Une surcharge dans toutes les strates

Parmi le personnel mobilisé, nombreux ont été ceux qui ont changé de service pour aller apporter du renfort là où il le fallait : la Drees estime qu’un personnel sur cinq a changé de service entre mars 2020 et l’été 2021, les infirmières et sages-femmes ainsi que les médecins étant les plus concernés par ce phénomène. Près de 70 % des salariés du secteur hospitalier ont connu un surcroît de travail, une situation qui était particulièrement prégnante chez les médecins et infirmières, mais également chez les agents d’entretien. Ceci s’explique aisément par les mesures d’hygiène drastiques requises pour le bon fonctionnement de ces services. Cette surcharge s’est également retrouvée chez les personnels administratifs : en l’absence de visite des familles, ils ont parfois dû se faire le relais auprès des patients, mais aussi répondre aux besoins en matériel et personnel et assurer en partie l’organisation.

Impact sur les services

Hors unité Covid, l’hôpital a aussi subi des surcharges de travail dans d’autres services, conséquence directe de la crise : ainsi les psychologues et psychothérapeutes ont été touchés aux deux tiers par une augmentation de leur charge de travail s’expliquant aisément par l’augmentation des syndromes dépressifs. Crise sanitaire oblige, le déploiement des plans blancs a également mobilisé des professionnels en vacances : 26 % du personnel hospitalier déclare avoir été incité à reprendre le travail, 36 % dans les services Covid. Une incitation qui allait même plus loin, puisque 19 % des personnels hospitaliers ont subi cette pression alors qu’ils étaient malades du Covid, ce chiffre atteignant près d’un quart dans les services accueillant des patients Covid.
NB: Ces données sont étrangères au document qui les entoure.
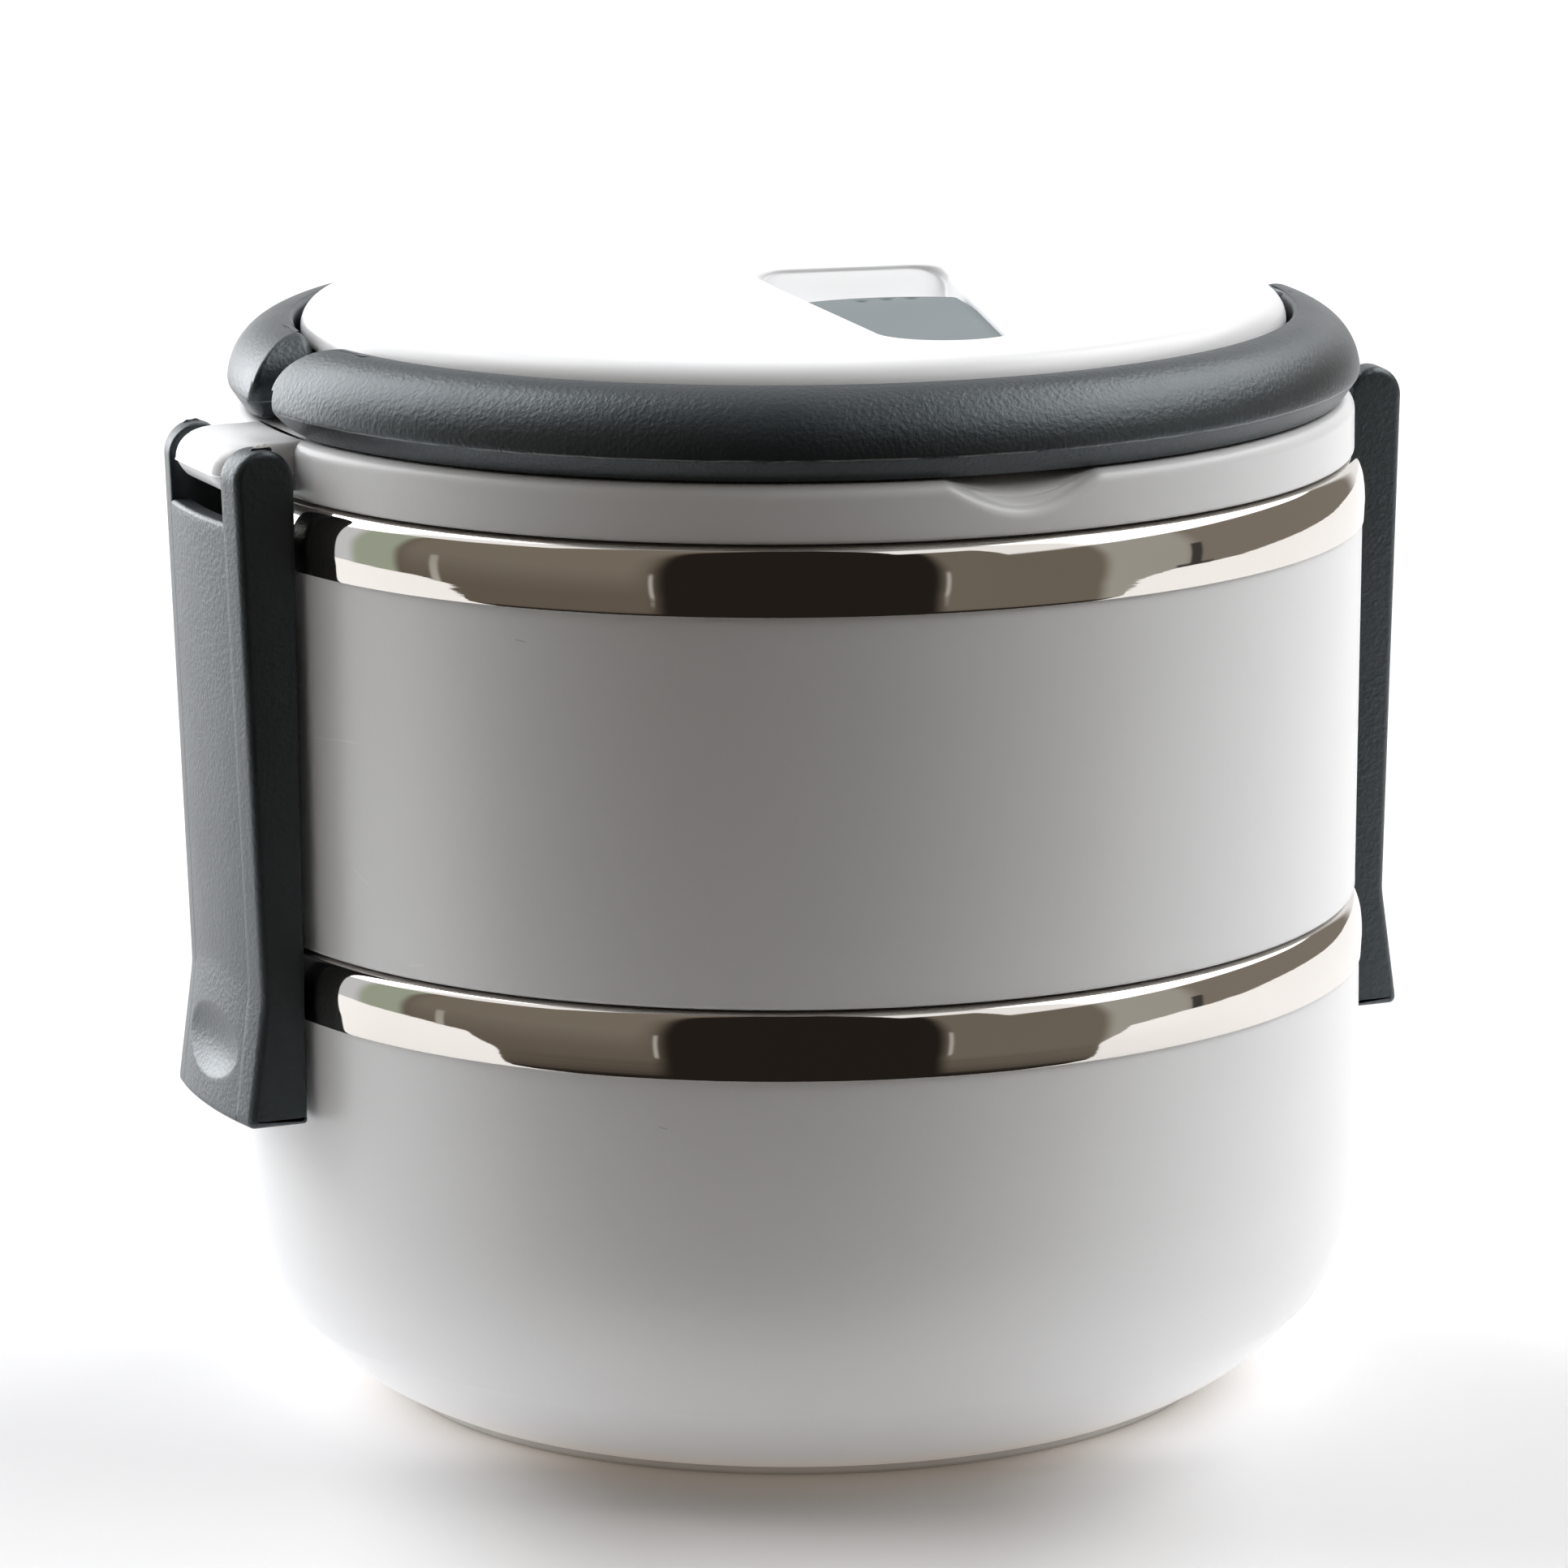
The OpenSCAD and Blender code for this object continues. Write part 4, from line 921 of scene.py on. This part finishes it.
def makeFloor():
    # white table top whose near edge swings away to both sides of the lunch box
    corners = [right * across + front * near for across, near in floorPlan]
    mesh = bpy.data.meshes.new("floor")
    mesh.from_pydata([tuple(c) for c in corners], [], [tuple(range(len(corners)))])
    floor = bpy.data.objects.new("floor", mesh)
    bpy.context.scene.collection.objects.link(floor)
    made, g, place, (x, y, z) = material("floorPaper")
    cloud = g.noise(place, 3, 2)
    near = x * front.x + y * front.y
    across = g.math("ABSOLUTE", x * right.x + y * right.y)
    color = g.mix(cloud, (0.87, 0.87, 0.875, 1), (0.88, 0.88, 0.885, 1))
    # shade under the bulge of the front
    shade = g.step(near, 38, 54) * (1 - g.step(near, 62, 100) * 0.35) * (1 - g.step(across, 18, 62))
    color = g.mix(shade * 0.8, color, (0.30, 0.28, 0.26, 1))
    # light that comes through the pale plastic warms the table round the base
    glow = g.band((x * x + y * y) ** 0.5, 40, 66, 8)
    surface(g, {"Base Color": color, "Roughness": 0.7, "Specular IOR Level": 0.2,
                "Emission Color": g.mix(glow, black, (0.075, 0.062, 0.05, 1)), "Emission Strength": 1.0})
    mesh.materials.append(made)


# light and colours of the room; azimuths run from the camera to the right, elevations up
dark, backdrop, walls = (0.02, 0.016, 0.013, 1), (1.0, 1.0, 1.01, 1), (0.15, 0.125, 0.10, 1)
leftWindow, rightWindow, rightLow = (4.5, 4.52, 4.6, 1), (5.0, 5.0, 5.02, 1), (3.3, 3.3, 3.32, 1)
ceiling, behind, zenith = (1.1, 1.1, 1.11, 1), (0.6, 0.6, 0.61, 1), (0.3, 0.3, 0.3, 1)
roomRight = ((-30, -25, dark), (27, 31, (0.19, 0.165, 0.135, 1)), (62, 66, (0.42, 0.41, 0.37, 1)),
             (82, 88, (0.25, 0.22, 0.19, 1)), (146, 156, backdrop))
roomLeft = ((84, 87, (0.4, 0.45, 0.36, 1)), (96, 100, (0.7, 0.72, 0.76, 1)), (112, 120, (6.2, 6.25, 6.4, 1)),
            (146, 156, backdrop))


def makeWorld():
    # bright room behind and above, dark room on the viewer's side, a dim wall on the right
    world = bpy.data.worlds.new("studio")
    world.use_nodes = True
    g = Graph(world.node_tree)
    way = g.node("TexCoord")

    def along(axis):
        return g.node("VectorMath", {0: way, 1: tuple(axis)}, 1, operation="DOT_PRODUCT")

    f, r, up = along(front), along(right), along((0, 0, 1))
    az = g.math("ARCTAN2", r, f) * (180 / math.pi)
    el = g.math("ARCSINE", up) * (180 / math.pi)
    size = g.math("ABSOLUTE", az)
    # the room low down, from azimuth to azimuth: brown walls, a dark middle, windows at both ends
    room = walls
    for start, end, colour in roomRight:
        room = g.mix(g.step(az, start, end), room, colour)
    for start, end, colour in roomLeft:
        room = g.mix(g.step(-az, start, end), room, colour)
    # bright posts and a dark stand
    posts = g.band(az, -76.5, -74.5, 0.5) + g.band(az, -28.6, -27.8, 0.3) + g.band(az, 29.6, 30.4, 0.3)
    room = g.mix(posts * g.band(el, -14, 6, 2), room, (0.5, 0.49, 0.45, 1))
    stand = g.band(az, 84.5, 87.5, 0.5) * g.band(el, -9, 5, 1)
    stand = stand + g.band(az, 81, 91, 0.6) * g.band(el, -10, -8, 0.6)
    room = g.mix(g.math("MINIMUM", stand, 1), room, (0.06, 0.055, 0.05, 1))
    haze = g.step(el, -16, 12) * g.band(az, -84, -30, 4)
    room = g.mix(haze * 0.5, room, (0.30, 0.265, 0.22, 1))
    # the bright ceiling starts at this elevation: low on the right, rising towards the viewer on the left
    leftEdge = g.math("MAXIMUM", 18 + (az + 106) * 0.55, 18)
    edge = leftEdge + g.step(az, -60, -54) * (84 - leftEdge)
    edge = edge + g.step(az, 18, 24) * (42 - edge)
    edge = edge + g.step(az, 41, 45) * (25 - edge)
    sky = g.mix(g.step(-az, 90, 100), ceiling, leftWindow)
    sky = g.mix(g.step(az, 60, 72), sky, g.mix(g.step(el, 38, 50), rightLow, rightWindow))
    sky = g.mix(g.step(size, 146, 156), sky, behind)
    sky = g.mix(g.step(el, 56, 68), sky, zenith)
    room = g.mix(g.step(el - edge, -1, 2), room, sky)
    # dark under the table's height, except behind the box
    below = g.step(-el, 16, 22)
    room = g.mix(below * (1 - g.step(size, 100, 120)), room, dark)
    ray = g.node("LightPath")
    light = g.node("Background", {0: room, 1: 1.0})
    plain = g.node("Background", {0: (1, 1, 1, 1), 1: 1.0})
    # the room lights and reflects, and the camera itself sees plain white
    mixed = g.node("MixShader", {0: ray, 1: light, 2: plain})
    out = g.tree.nodes.new("ShaderNodeOutputWorld")
    g.tree.links.new(mixed.socket, out.inputs[0])
    bpy.context.scene.world = world


makeCamera()
makeFloor()
makeWorld()
bpy.context.scene.view_settings.view_transform = "Standard"
print("stage is set")
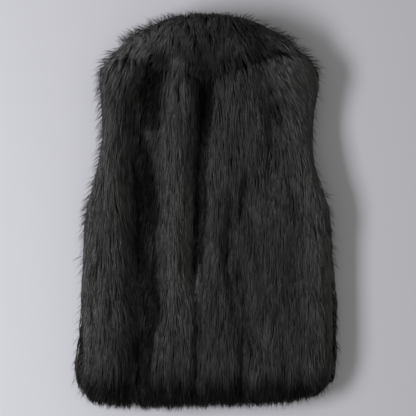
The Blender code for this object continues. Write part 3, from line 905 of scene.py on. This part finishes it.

Très forte charge émotionnelle

En plus de la charge de travail supplémentaire globale, le personnel hospitalier relève une charge émotionnelle plus importante qu’à l’accoutumée : en raison des consignes sanitaires strictes concernant les visites et avec le confinement, le personnel hospitalier a souvent dû pallier l’absence de visiteurs pour les malades en leur apportant du soutien, même dans certaines situations critiques : cette charge incombait, pendant la crise sanitaire, le plus souvent aux infirmières, sages-femmes et aides-soignantes : 61% d’entre elles ont déclaré avoir davantage accompagné leurs patients. Une présence qui n’a pas été sans conséquence : 32 % du personnel ont déclaré qu’ils leur était arrivé souvent, voire tous les jours, d’être bouleversé, secoué, ému par la situation. Les soignants étaient aussi impactés par la situation à titre personnel, craignant pour leur santé : l’absence ou le rationnement d’équipement de protection individuelle a sans doute été grandement responsable de cette situation. Malgré cela, 89 % d’entre eux ont continué à travailler pour ne pas nuire à l’équipe avec laquelle ils collaboraient. Dernier point observé dans cette étude, la forte adaptabilité du personnel : 22 % des personnes interrogées ont en effet déclaré avoir fait très souvent des choses qu’elles n’avait jamais faites et 27 % estiment avoir travaillé avec beaucoup plus d’autonomie. Cette situation a toutefois apporté des désaccords et des tensions dans les équipes, peu ou prou de reconnaissance, entraînant un ras-le-bol : seulement la moitié des salariés hospitaliers se sent désormais capable de poursuivre le même travail jusqu’à la retraite, conclut l’étude.

  • *Cette étude a été menée sur la base de l’enquête Epicov, une vaste enquête statistique sur l’état de santé et les conditions de vie en lien avec l’épidémie due au coronavirus, avec 85 000 répondants dont 2900 salariés du secteur hospitalier.